↓
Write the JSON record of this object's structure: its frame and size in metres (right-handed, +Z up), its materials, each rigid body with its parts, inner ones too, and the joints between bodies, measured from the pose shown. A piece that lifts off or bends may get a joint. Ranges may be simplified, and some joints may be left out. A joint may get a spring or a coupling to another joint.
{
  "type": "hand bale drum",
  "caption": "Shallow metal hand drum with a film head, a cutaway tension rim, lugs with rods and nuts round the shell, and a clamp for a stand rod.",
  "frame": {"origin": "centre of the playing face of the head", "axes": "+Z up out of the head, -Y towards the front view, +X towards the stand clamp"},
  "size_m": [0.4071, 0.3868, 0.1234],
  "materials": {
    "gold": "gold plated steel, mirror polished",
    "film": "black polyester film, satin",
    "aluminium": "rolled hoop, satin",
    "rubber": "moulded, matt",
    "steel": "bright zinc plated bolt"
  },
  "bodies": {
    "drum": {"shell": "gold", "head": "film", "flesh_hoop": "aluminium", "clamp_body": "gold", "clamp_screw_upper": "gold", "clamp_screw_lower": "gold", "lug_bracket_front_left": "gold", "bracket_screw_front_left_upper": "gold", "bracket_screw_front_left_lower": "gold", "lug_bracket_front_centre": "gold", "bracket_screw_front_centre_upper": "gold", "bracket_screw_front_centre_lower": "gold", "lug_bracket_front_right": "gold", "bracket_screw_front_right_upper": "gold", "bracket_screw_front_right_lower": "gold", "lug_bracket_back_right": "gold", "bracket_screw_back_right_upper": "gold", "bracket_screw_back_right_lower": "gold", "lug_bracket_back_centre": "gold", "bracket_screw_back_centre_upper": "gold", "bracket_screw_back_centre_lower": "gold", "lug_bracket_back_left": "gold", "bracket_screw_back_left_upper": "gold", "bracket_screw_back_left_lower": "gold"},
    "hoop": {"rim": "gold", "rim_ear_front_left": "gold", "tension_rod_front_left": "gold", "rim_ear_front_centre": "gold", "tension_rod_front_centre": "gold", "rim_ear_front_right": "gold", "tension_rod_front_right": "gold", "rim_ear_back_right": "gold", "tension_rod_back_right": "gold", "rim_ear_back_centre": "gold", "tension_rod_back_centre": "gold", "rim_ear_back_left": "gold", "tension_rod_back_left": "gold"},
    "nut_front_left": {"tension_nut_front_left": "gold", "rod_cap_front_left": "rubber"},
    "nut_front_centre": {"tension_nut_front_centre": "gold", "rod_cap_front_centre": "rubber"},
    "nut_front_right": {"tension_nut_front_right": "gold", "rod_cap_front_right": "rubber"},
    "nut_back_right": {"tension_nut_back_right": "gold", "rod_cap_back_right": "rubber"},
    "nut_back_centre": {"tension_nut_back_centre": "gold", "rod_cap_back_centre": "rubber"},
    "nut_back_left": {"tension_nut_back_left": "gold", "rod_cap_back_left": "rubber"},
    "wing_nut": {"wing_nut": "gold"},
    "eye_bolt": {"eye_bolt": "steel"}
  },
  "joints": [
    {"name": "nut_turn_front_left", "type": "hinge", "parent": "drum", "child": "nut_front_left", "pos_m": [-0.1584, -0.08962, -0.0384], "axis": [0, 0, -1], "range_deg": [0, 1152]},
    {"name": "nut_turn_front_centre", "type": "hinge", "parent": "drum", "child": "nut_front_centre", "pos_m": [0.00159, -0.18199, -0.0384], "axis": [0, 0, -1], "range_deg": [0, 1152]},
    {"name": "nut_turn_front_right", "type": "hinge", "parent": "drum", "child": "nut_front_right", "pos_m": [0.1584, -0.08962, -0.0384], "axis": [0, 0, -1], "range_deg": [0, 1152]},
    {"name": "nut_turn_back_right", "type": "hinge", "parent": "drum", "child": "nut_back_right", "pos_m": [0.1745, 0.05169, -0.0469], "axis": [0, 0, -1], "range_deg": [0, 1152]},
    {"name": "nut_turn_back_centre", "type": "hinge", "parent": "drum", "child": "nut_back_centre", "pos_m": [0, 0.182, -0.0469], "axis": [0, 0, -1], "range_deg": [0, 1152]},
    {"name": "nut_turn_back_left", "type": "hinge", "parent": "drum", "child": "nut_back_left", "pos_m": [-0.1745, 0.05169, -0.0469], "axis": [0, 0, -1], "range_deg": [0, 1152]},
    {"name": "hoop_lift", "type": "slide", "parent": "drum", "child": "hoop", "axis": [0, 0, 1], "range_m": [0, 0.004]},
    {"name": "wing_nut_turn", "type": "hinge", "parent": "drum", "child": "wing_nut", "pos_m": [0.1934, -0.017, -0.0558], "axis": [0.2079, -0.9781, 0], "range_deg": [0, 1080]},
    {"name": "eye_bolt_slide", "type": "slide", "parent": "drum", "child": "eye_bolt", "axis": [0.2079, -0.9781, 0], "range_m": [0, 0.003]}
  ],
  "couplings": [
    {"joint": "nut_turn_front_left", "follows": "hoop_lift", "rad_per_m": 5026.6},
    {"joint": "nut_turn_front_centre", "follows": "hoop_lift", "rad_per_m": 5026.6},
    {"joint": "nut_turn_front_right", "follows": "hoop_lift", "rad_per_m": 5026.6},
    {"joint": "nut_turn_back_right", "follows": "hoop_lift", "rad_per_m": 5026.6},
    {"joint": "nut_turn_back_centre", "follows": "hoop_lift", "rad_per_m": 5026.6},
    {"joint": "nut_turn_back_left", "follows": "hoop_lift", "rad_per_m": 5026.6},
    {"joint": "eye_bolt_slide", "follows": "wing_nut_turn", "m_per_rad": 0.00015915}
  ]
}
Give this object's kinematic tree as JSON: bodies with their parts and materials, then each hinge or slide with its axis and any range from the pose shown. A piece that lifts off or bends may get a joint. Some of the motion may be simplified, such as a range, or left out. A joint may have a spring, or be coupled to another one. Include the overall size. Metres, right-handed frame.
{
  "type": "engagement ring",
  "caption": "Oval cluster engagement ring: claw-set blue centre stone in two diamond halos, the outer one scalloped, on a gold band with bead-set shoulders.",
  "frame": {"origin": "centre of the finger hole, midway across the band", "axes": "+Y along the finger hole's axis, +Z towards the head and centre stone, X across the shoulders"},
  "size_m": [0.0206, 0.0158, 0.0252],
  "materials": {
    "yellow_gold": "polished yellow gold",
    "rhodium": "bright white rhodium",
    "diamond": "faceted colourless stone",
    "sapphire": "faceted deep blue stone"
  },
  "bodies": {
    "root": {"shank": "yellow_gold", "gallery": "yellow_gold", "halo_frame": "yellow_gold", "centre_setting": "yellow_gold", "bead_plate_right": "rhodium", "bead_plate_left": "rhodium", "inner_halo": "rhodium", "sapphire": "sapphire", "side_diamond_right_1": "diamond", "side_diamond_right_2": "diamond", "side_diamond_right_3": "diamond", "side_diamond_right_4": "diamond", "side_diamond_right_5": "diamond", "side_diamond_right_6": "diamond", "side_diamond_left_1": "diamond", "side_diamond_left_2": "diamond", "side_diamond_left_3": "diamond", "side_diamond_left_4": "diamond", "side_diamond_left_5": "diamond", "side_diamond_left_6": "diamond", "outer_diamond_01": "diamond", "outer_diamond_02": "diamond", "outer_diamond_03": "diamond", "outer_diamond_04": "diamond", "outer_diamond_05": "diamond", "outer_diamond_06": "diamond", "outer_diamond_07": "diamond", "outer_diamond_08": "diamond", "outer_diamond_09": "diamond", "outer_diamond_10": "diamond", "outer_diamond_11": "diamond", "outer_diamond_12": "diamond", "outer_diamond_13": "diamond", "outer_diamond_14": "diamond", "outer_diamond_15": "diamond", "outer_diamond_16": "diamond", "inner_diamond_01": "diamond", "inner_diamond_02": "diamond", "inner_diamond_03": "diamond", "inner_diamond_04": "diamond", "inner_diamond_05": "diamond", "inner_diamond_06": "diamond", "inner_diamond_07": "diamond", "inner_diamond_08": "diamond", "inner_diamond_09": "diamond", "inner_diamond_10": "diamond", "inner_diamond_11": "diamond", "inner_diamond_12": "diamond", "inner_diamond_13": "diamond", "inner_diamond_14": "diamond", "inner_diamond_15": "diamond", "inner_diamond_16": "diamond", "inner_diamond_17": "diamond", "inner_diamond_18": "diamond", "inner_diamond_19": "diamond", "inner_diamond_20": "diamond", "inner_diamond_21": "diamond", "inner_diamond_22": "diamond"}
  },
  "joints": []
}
↑
▶ Brief
Copy out the lines in which the string "bends" appears.

▶ Reply
Write the JSON record of this object's structure: its frame and size in metres (right-handed, +Z up), its materials, each rigid body with its parts, inner ones too, and the joints between bodies, measured from the pose shown. A piece that lifts off or bends may get a joint. Ranges may be simplified, and some joints may be left out. A joint may get a spring or a coupling to another joint.
Give this object's kinematic tree as JSON: bodies with their parts and materials, then each hinge or slide with its axis and any range from the pose shown. A piece that lifts off or bends may get a joint. Some of the motion may be simplified, such as a range, or left out. A joint may have a spring, or be coupled to another one. Include the overall size. Metres, right-handed frame.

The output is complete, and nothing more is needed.